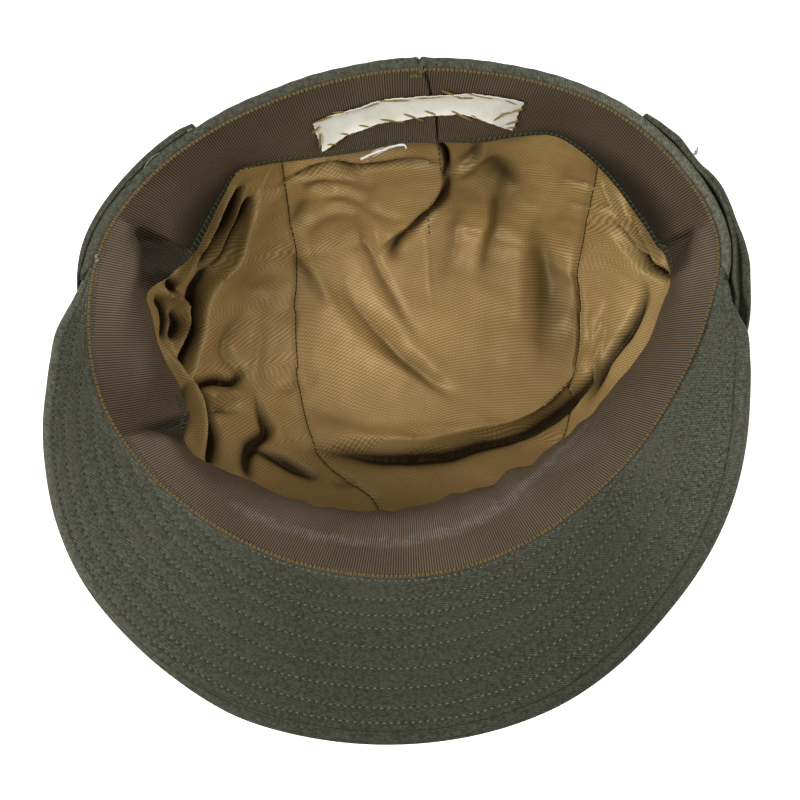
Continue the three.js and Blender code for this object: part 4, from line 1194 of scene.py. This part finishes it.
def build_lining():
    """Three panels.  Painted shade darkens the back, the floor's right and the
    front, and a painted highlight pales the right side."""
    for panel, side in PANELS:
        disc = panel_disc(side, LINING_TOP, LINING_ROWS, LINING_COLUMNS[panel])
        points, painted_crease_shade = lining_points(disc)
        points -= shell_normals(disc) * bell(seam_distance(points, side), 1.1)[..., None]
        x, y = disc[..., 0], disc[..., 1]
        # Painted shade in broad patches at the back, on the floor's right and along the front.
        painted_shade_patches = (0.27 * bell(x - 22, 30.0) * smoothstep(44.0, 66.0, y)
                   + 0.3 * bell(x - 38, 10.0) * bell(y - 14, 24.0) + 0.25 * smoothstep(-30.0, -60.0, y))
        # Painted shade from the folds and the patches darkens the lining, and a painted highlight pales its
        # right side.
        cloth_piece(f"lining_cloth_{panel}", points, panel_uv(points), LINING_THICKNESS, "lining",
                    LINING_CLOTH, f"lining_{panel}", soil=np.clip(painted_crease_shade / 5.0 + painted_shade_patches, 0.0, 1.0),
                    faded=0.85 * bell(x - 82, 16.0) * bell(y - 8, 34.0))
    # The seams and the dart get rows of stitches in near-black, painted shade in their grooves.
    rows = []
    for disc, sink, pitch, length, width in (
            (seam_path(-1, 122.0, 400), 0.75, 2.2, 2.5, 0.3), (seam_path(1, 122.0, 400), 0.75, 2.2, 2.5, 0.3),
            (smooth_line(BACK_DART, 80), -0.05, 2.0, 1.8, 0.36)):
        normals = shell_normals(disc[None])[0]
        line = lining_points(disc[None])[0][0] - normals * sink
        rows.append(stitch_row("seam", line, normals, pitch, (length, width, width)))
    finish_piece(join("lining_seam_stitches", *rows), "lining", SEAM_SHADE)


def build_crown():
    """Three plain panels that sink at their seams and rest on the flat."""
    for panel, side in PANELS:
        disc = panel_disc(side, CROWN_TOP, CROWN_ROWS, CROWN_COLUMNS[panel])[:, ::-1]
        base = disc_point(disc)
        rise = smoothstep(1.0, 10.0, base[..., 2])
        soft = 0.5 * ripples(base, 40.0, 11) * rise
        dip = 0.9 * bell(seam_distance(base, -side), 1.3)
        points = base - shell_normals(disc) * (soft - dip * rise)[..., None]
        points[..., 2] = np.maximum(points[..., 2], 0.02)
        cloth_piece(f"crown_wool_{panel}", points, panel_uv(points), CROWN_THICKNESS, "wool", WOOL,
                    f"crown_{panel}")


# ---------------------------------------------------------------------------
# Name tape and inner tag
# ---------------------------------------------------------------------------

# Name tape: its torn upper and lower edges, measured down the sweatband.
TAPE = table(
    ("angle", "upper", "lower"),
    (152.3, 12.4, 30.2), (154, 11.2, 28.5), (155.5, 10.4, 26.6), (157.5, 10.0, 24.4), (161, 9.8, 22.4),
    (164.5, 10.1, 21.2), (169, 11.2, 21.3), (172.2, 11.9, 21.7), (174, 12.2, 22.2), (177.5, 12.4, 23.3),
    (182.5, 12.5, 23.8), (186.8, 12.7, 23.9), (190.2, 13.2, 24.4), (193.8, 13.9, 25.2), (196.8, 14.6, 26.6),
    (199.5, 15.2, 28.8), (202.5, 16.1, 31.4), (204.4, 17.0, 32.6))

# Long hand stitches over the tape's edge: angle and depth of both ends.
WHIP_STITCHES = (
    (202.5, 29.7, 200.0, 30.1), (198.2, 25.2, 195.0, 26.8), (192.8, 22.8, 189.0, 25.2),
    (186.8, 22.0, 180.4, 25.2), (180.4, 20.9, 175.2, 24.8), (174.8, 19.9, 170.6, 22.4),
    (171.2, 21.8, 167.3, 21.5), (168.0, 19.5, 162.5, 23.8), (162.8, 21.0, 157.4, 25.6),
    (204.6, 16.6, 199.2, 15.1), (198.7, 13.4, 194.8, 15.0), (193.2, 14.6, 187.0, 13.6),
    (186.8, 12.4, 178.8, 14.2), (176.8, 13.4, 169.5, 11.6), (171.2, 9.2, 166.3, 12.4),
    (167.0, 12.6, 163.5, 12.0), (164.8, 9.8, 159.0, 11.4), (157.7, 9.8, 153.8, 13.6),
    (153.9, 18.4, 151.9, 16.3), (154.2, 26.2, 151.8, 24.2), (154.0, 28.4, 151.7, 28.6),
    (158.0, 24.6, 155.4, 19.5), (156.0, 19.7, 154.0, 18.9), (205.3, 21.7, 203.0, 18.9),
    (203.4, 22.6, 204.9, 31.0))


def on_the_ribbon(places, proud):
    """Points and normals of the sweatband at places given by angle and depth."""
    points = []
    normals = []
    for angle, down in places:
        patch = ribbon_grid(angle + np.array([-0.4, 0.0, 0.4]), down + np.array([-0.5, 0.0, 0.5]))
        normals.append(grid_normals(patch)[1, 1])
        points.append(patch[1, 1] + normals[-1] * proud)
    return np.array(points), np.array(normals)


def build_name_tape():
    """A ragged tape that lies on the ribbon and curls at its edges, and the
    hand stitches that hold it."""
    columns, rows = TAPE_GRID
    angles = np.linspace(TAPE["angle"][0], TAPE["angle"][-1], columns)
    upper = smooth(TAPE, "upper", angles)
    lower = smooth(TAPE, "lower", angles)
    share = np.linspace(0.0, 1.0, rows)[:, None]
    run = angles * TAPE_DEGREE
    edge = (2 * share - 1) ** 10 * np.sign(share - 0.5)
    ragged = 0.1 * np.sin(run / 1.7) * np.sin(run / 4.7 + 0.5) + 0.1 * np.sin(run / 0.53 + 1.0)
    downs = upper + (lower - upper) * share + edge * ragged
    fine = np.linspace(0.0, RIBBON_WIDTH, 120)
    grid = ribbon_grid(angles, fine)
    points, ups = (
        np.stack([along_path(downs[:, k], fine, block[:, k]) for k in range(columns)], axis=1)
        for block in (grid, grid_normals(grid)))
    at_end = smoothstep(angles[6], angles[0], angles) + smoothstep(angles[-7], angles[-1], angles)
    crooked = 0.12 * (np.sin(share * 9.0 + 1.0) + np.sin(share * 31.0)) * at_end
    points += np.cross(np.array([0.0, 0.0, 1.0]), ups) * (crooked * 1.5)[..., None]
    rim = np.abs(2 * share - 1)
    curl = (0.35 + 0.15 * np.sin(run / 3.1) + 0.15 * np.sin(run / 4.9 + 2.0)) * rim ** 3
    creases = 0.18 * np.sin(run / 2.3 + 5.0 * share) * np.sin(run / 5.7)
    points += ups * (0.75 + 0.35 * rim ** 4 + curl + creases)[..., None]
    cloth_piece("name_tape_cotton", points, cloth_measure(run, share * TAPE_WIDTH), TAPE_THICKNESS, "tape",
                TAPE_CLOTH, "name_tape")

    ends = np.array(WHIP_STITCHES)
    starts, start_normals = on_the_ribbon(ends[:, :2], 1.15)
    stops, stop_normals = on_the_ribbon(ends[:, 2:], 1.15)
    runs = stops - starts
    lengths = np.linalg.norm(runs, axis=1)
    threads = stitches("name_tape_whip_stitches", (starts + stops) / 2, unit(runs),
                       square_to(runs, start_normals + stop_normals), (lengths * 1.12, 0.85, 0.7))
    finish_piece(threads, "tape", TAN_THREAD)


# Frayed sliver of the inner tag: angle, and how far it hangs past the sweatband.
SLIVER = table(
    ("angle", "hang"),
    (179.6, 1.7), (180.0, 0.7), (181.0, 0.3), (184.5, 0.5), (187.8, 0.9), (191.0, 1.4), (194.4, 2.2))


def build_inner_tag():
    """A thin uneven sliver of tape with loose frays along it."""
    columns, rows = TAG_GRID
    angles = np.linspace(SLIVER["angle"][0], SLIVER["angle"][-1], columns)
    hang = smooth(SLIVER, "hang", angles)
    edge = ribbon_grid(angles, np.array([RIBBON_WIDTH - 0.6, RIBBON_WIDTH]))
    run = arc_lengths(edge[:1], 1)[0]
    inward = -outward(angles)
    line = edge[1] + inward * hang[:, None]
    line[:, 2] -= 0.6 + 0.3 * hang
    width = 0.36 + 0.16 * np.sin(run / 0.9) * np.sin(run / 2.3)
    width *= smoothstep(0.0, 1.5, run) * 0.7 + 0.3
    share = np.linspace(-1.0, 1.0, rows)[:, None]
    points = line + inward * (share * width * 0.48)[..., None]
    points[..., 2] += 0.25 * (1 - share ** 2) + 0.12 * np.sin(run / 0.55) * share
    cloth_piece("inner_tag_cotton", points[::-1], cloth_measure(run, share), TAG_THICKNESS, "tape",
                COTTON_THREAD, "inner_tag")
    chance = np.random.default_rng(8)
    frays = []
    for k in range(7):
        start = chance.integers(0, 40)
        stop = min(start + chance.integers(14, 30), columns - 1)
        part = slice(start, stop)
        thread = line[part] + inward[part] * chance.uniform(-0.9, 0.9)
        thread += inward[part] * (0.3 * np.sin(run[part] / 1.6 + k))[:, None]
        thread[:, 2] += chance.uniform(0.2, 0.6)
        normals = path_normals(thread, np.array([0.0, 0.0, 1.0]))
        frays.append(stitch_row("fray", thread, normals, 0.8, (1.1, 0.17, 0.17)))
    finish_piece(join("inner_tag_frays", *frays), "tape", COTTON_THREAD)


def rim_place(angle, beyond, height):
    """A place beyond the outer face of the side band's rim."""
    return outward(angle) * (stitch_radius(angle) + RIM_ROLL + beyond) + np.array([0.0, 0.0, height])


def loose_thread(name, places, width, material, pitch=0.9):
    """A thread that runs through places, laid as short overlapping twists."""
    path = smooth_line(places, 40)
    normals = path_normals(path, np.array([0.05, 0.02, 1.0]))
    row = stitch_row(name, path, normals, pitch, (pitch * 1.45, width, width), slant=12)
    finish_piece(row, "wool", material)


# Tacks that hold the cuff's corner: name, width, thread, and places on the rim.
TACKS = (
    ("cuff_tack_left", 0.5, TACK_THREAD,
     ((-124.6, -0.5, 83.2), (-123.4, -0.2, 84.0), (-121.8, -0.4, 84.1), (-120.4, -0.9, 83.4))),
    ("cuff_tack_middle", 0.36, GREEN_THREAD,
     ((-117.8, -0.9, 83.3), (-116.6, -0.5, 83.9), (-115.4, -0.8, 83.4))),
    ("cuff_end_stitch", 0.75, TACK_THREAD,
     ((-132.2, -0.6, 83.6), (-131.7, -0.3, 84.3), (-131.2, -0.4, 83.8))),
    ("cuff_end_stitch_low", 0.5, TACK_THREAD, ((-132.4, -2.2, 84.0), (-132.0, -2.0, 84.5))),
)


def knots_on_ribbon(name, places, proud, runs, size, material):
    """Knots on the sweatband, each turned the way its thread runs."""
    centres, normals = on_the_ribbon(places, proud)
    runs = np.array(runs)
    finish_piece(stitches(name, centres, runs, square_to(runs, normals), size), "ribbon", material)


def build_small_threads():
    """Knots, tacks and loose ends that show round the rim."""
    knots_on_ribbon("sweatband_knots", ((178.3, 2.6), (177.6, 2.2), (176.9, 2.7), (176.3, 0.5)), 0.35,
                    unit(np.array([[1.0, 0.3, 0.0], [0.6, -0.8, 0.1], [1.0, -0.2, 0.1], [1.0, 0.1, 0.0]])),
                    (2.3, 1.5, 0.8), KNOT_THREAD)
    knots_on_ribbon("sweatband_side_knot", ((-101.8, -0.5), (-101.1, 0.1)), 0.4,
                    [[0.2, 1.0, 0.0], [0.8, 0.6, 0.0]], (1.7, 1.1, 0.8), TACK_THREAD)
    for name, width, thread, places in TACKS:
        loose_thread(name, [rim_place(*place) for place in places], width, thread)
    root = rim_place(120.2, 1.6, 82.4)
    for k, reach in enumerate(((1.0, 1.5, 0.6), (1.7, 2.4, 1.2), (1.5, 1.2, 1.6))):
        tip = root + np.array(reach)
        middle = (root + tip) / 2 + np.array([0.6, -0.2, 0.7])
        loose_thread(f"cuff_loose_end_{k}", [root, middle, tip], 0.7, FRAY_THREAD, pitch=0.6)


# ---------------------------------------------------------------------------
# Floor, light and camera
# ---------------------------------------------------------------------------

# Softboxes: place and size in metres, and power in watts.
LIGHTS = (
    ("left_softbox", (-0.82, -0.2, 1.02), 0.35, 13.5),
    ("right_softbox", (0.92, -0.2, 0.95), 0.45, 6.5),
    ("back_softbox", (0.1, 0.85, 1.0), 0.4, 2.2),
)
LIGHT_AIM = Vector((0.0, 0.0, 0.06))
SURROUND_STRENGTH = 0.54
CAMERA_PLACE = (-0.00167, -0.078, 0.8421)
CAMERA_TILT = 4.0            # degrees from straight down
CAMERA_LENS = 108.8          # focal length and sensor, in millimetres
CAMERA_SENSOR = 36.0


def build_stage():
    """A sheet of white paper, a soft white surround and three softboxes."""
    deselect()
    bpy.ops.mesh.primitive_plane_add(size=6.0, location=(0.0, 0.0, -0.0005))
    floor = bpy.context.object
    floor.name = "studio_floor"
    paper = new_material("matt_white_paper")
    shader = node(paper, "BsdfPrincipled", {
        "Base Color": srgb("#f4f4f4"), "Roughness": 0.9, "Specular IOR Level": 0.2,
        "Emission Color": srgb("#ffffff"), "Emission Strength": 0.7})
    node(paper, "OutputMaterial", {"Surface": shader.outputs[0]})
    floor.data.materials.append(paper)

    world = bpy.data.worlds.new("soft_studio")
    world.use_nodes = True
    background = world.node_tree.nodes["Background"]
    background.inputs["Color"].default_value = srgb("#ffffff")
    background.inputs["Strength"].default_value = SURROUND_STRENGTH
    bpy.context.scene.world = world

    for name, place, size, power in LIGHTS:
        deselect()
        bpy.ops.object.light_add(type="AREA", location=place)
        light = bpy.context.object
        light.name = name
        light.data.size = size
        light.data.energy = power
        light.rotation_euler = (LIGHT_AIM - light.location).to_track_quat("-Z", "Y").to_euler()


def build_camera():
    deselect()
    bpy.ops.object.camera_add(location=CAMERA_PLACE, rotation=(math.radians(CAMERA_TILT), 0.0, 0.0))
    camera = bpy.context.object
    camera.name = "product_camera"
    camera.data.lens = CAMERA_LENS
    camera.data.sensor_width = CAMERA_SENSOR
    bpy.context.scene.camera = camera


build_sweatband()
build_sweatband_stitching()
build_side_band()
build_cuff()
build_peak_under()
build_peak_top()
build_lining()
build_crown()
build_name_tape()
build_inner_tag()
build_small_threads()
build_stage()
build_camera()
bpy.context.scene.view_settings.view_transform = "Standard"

━━━━━━━━━━━━━━━━━━━━━━━━━━━━━━

Short exercise:
Pull every line containing "part" out of the data above.

Expected answer:
Continue the three.js and Blender code for this object: part 4, from line 1194 of scene.py. This part finishes it.
        part = slice(start, stop)
        thread = line[part] + inward[part] * chance.uniform(-0.9, 0.9)
        thread += inward[part] * (0.3 * np.sin(run[part] / 1.6 + k))[:, None]